Une phase de prévention et de prise en compte des facteurs de risque, pour l’année et/ou les lots de bovins suivants
La visite d’élevage est le complément indispensable pour une prévention collective, notamment face à un épisode de gravité exceptionnelle ou lors de récidive ou de récurrence. La visite bâtiment (cf. prochain article) se double d’une visite plus globale s’intéressant aux flux d’animaux (allotissements, regroupements, achats…), aux plans d’alimentation (de la prise colostrale au sevrage et aux transitions alimentaires) et à la gestion de la santé dans l’élevage. Cette visite permet d’identifier les facteurs de risque propres à l’élevage, l’étape suivant étant de proposer des mesures correctives réalisables, en nombre réduit, avec un ordre de priorité.
La vaccination, un outil à utiliser de manière réfléchie
Les éléments prophylactiques peuvent être déduits des résultats analytiques ou être appliqués systématiquement, comme la vaccination contre le virus respiratoire syncytial (RS). La vaccination se fait idéalement avant la période à risque (automne, hiver), avant l’allotement, ou au fur et à mesure des naissances. Dans ce dernier cas, les perturbations de l’efficacité vaccinale dues aux anticorps colostraux impliquent une répétition des doses vaccinales ou l’usage d’une spécialité par voie intranasale (à partir de 3 semaines). Dans le cas de jeunes bovins conduits en lots, la primovaccination, si elle débute le jour de l’arrivée des animaux ne peut être efficace que si la prise vaccinale est effective alors que le virus circule dans les lots d’animaux (c’est une sorte de « course de vitesse »). En conditions contrôlées, la vaccination des mères, dans le but d’enrichir le colostrum, apporte une protection clinique significative mais partielle. Les vaccins antibactériens disponibles sont dirigés contre les pasteurelles, essentiellement Mannheimia haemolytica. La nécessité d’une vaccination contre Pasteurella multocida, de plus en plus fréquemment isolée, voire plus fréquemment isolée que M. haemolytica, ne fait pas l’unanimité, surtout en l’absence d’un vaccin moderne efficace.

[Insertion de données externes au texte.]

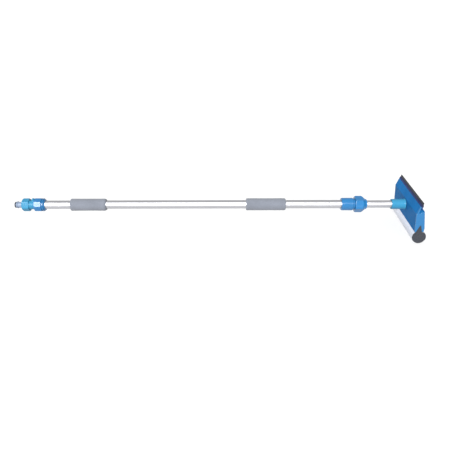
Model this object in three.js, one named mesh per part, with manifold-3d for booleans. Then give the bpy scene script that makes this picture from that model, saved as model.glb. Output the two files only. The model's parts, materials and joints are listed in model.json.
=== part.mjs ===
// Telescopic, water-fed window squeegee: a hose plug and shut-off valve, a two-tube pole with foam grips and
// a twist lock, and a hollow head with a rubber blade on top and a sleeved sponge underneath.
// Millimetres. +X runs along the pole to the head and +Z is up, on the blade's side.
// The origin is under the middle of the object, level with the underside of the sponge.

import * as THREE from "three";
import { mergeVertices } from "three/addons/utils/BufferGeometryUtils.js";
import Module from "manifold-3d";

const wasm = await Module();
wasm.setup();

// ---- Driving dimensions ----

const POLE_HEIGHT = 79.5; // pole axis above the underside of the sponge
const HEAD_WIDTH = 200; // blade, holder and housing, end to end
const SPONGE_RADIUS = 20.5; // outside of the sleeve
const GAP = 0.3; // between pieces that touch
const MOVING_FACETS = 32; // round pieces that turn in one another
const SMALL_FACETS = 20; // round pieces under 20 mm across and seals

// Tubes, as radii.
const OUTER_TUBE = { outer: 13, bore: 12 };
const INNER_TUBE = { outer: 11.5, bore: 10.5 };
const OUTER_TUBE_START = 86.5;
const OUTER_TUBE_END = 1035.5;
const STOP_DEPTH = 0.35; // rolled groove in the outer tube that stops the slide bush
const GRIP_RADIUS = 18.8;

// Stations along the pole, from the plug's tip.
const UNION_START = 24.4;
const NECK_START = 45.9; // of the valve ring, past the union nut
const VALVE_START = 62;
const VALVE_END = 84.2; // of its eight flats
const COLLAR_START = 85.8;
const COLLAR_END = 94;
const LOWER_GRIP = [171.8, 281.5];
const UPPER_GRIP = [710.5, 832];
const BUSH_START = 236;
const BUSH_SHOULDER = 258; // where the bush enters the inner tube
const STOP_GROOVE = 967.9;
const LOCK_START = 1003;
const LOCK_END = 1038.5; // of the part that is held
const LOCK_NUT_START = 1044;
const LOCK_NUT_END = 1081;
const SOCKET_START = 1157; // neck socket of the head
const SOCKET_SHOULDER = 1192.6; // inside it, where the inner tube's washer seats
const RIDGE = 1199; // crease of the housing's back, where the neck ends

// Head section, in the plane across its width: p forwards from the ridge, w up from the pole axis.
const RIDGE_W = 18.8;
const ARM_LEAN = THREE.MathUtils.degToRad(19.7);
const ARM_LENGTH = 24.3;
const SPONGE_CENTRE = [22, SPONGE_RADIUS - POLE_HEIGHT];
const SPONGE_TOP_W = -44.5; // where the round of the sponge meets its neck
const ROD = { p: 19, w: -30.5, radius: 3 };
const CAP_THICKNESS = 3;
const COVER_THICKNESS = 2.5;

const OVERALL_LENGTH = RIDGE + SPONGE_CENTRE[0] + SPONGE_RADIUS; // plug tip to the front of the sponge

const COLOURS = {
  cyan: 0x46b4e4,
  blue: 0x2f7fcc,
  navy: 0x1b3168,
  rubber: 0x26262a,
  aluminium: 0xd8dae0,
  gripFoam: 0x9c9eae,
  spongeFoam: 0x4a4e58,
  sleeve: 0xe6e9f2,
  greyPlastic: 0xb6bad2,
  whitePlastic: 0xe8e8e4,
  steel: 0xb8bcc2,
};

const FINISH = {
  metal: { roughness: 0.32, metalness: 1 },
  gloss: { roughness: 0.28, metalness: 0 },
  matt: { roughness: 0.6, metalness: 0 },
  soft: { roughness: 0.95, metalness: 0 },
};

// ---- Solids ----

function solidOf(geometry) {
  const bare = geometry.index ? geometry.toNonIndexed() : geometry.clone();
  bare.deleteAttribute("normal");
  bare.deleteAttribute("uv");
  const merged = mergeVertices(bare, 1e-4);
  return new wasm.Manifold(
    new wasm.Mesh({
      numProp: 3,
      vertProperties: merged.attributes.position.array,
      triVerts: new Uint32Array(merged.index.array),
    }),
  );
}

function geometryOf(solid) {
  const { vertProperties, triVerts } = solid.getMesh();
  const geometry = new THREE.BufferGeometry();
  geometry.setAttribute("position", new THREE.BufferAttribute(vertProperties, 3));
  geometry.setIndex(new THREE.BufferAttribute(triVerts, 1));
  geometry.computeVertexNormals();
  return geometry;
}

function joined(base, ...others) {
  return geometryOf(others.reduce((all, one) => all.add(solidOf(one)), solidOf(base)));
}

function cut(base, ...tools) {
  return geometryOf(tools.reduce((rest, tool) => rest.subtract(solidOf(tool)), solidOf(base)));
}

function common(base, other) {
  return geometryOf(solidOf(base).intersect(solidOf(other)));
}

// Turned about the X axis. The profile is a closed loop of [x, radius], outside first, from low x to high x.
function turned(profile, facets = MOVING_FACETS) {
  const loop = [...profile, profile[0]].map(([x, radius]) => new THREE.Vector2(radius, x));
  return new THREE.LatheGeometry(loop, facets).rotateZ(-Math.PI / 2);
}

// A plain turned tube, with its outer edges broken by a chamfer.
function ringBlank(start, end, bore, outer, chamfer = 0, facets = MOVING_FACETS) {
  const profile = chamfer
    ? [
        [start, outer - chamfer],
        [start + chamfer, outer],
        [end - chamfer, outer],
        [end, outer - chamfer],
      ]
    : [
        [start, outer],
        [end, outer],
      ];
  return turned([...profile, [end, bore], [start, bore]], facets);
}

// A prism along X with regular sides; the corner angle is measured from +Z towards +Y.
function prism(sides, cornerRadius, start, end, cornerAngle) {
  return new THREE.CylinderGeometry(cornerRadius, cornerRadius, end - start, sides)
    .rotateZ(-Math.PI / 2)
    .rotateX(-cornerAngle)
    .translate((start + end) / 2, 0, 0);
}

// A round bar along X, Y or Z, from one place on that axis to another.
function bar(axis, radius, from, to, facets = SMALL_FACETS) {
  const geometry = new THREE.CylinderGeometry(radius, radius, to - from, facets);
  const middle = (from + to) / 2;
  if (axis === "x") return geometry.rotateZ(-Math.PI / 2).translate(middle, 0, 0);
  if (axis === "y") return geometry.translate(0, middle, 0);
  return geometry.rotateX(Math.PI / 2).translate(0, 0, middle);
}

function oRing(station, centreRadius, wireRadius) {
  return new THREE.TorusGeometry(centreRadius, wireRadius, 6, SMALL_FACETS)
    .rotateY(Math.PI / 2)
    .translate(station, 0, 0);
}

function outline(points) {
  return new THREE.Shape(points.map(([p, w]) => new THREE.Vector2(p, w)));
}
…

Bilan et maîtrise des facteurs de risque, maillons indispensables au contrôle des maladies respiratoires
1ère étape de notre « Le sanitaire… j’adhère ! », chaque année, un bilan sera effectué, notamment pour quantifier les maladies respiratoires qui interviennent de manière récurente (formes endémiques). Si la présence est significative (taux de malades > 15 %), il sera alors mis en place la 2ème étape de notre « Le sanitaire… j’adhère ! » : la recherche et la maîtrise des facteurs de risque, phase indispensable du contrôle des maladies respiratoires qui ne peut se réduire à la prescription du duo antibiotiques-vaccins.